4 Responses to “The A List: What, If Anything, We Can Learn From Slow Play”

  1. Steve Ellis

    I’d like to give a shout out to all the 15 and 20 handicaps who come to a new course and announce they want to play from the tips. Last year I was on a press trip to Puerto Rico and we were invited to play the challenging and beautiful Bahía Beach Golf Course, a 7,000 yard track from the back with, I believe, water on 17 holes. As we arrived, one of our group made it clear he wanted to “see all the course.” A definite red flag, since he was in that 15-20 range and a short hitter to boot. The pro was watching our group warm up and came over to the two of us who were single-digit handicaps and said “You guys will definitely want to go off first,” which we quickly did. We played the back tees on the par threes and fives and the middle tees on the long fours. We played at a leisurely pace, finishing in under three hours. We washed up, had a drink and went down to the pro shop. The group behind us, seeing “all the course” (and a lot of the water), had just arrived at the ninth green!
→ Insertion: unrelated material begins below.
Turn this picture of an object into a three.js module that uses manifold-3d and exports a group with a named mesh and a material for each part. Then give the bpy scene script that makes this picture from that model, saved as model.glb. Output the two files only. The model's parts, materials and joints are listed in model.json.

Folks like that are a huge cause of slow play, but their egos won’t allow them to realize how little fun they’re having.

  2. David Morrow

    Tilden Park in Berleley- 5 plus hours on a regular basis. Lucky the bar is close to the 13th hole. Ready golf ? not a chance.

  3. Jim

    I tend to play my home course evenings when only the deer and I are out there; easy 3 hour round. But I occasionally play a ‘nine & dine’ with other couples. At one we teed off at 5:30 following 3 couples; 3 women in the lead group, 3 hubbys in following group. By the 3rd hole they were playing as a 6-some, with ladies receiving lessons on every shot. By the time we finished 9 holes (3 hours later… 8:30PM)the waitress told us the kitchen had closed, and all they had available were cellophane sandwiches!
    Another time I took my daughter with us to her first 18 hole round, who after 5 hours of standing around said something like “Dad, I like golf but in the same amount of time I could have played squash, showered, went to a movie and had a meal at a restaurant, all for less money than it cost to play”. So she gave up golf. Can’t blame her.